While it may not be the largest island – a taxi can take you on a bespoke tour of the entire island in less than an hour – Thursday Island is a vibrant jewel in Australia’s crown. Located adrift from the northern tip of the Australian mainland, it’s one of the tropical Torres Strait islands, which are scattered between the mainland and Papua New Guinea. A gaping deep water port means the location is ideal for fishing, but you’ll have to avoid the temptation to swim in its idyllic seas – the waters are renowned for crocodiles, sharks and stingers.


Thursday Island’s journey to becoming a renowned location for the pearl trade began in 1877, when it was chosen as the capital of the Torres Strait islands. The shells of the gold-lipped oysters found here are a natural wonder, with their metallic shells appearing to have been dipped into a pot of liquid gold. These decorative shells drew pearlers from across Asia to Thursday Island, establishing the diverse population seen here today. Curiously, Thursday Island escaped bombing during World War II – presumably because of the large number of Japanese pearlers interred in its soil. Things to See and Attractions

Whether you want to fish for electric blue spotted coral trout off the end of Horn Island Jetty, or learn about the Torres Strait’s key role in Australian World War II history, the short journey across the turquoise water to neighbouring Horn Island is essential. The Torres Strait Heritage Museum and Art Gallery is a fantastic, family-run resource, and you’ll learn how this small island was pummelled as the Japanese repeatedly attempted to invade. Only the mainland’s Darwin, sustained a higher number of bomb attacks than Horn Island’s pocked surface.

The pretty, pearl-coloured Quetta Memorial Cathedral was built to honour the 130 people lost at sea when the RMS Quetta sank in 1890, after striking unchartered rocks on a journey from Brisbane to London. Visit to see the inscription to the dead of one of Australia’s biggest marine disasters as well as to step inside what claims to be the world’s smallest cathedral.


Rusting cannons peer out over the tropical waters that stretch below Green Fort Hill, which was constructed in 1893, in response to rising tensions between the British and Russians. The views down over the depths of the harbour, and across the island, are just as impressive as the fort’s exhibits, which cover everything from the pearling industry, to the region’s World War II role.
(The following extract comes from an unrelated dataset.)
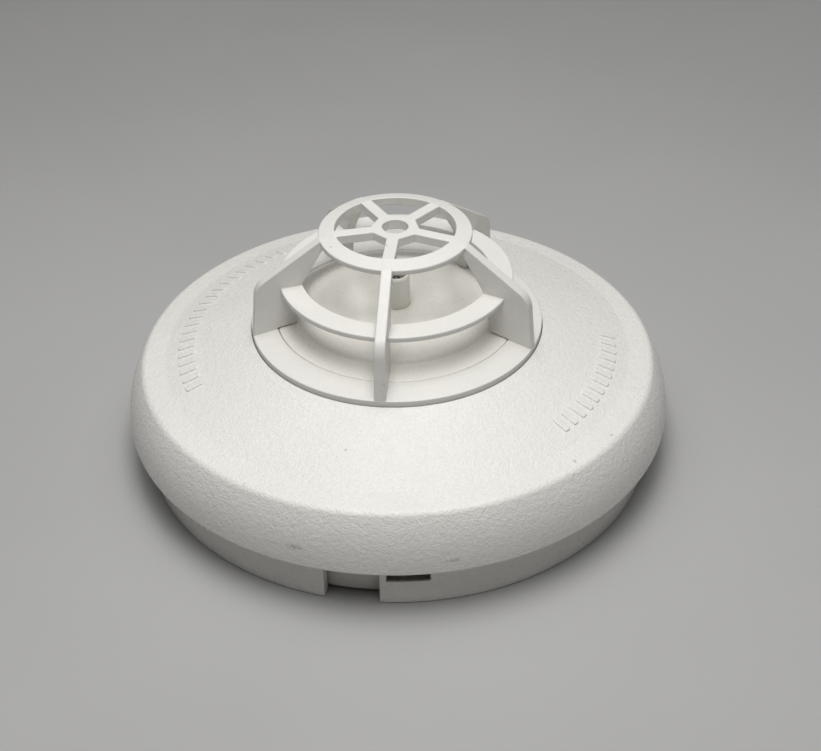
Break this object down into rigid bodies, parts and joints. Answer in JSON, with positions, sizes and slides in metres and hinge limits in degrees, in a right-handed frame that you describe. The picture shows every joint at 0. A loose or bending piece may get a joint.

If the weather’s on your side, you can sometimes make out the hazy shimmer of the Australian mainland in the distance.

Hotels and Restaurants

Stay among the tropical, lush greenery of Wongai Beach Hotel, or enjoy Jardine Motel’s sea-views and popular restaurant. The Federal Hotel serves up fail-safe pub grub, or you can crack open locally caught lobster claws, and tuck into metallic-skinned Spanish mackerel at other restaurants sprinkled across the islands.


Learn a little about the culture of the Melanesian people who inhabit these islands, at the Gab Titui Cultural Centre. Elaborate exhibitions display everything from beautiful feathered masks and headdresses, to carved wooden artworks. Be sure to pop into the souvenir shop before you leave – 70% of the unique, hand-woven jewellery, decorative books and colourful artworks are made by locals from the Torres Strait, providing an ethical way to support them.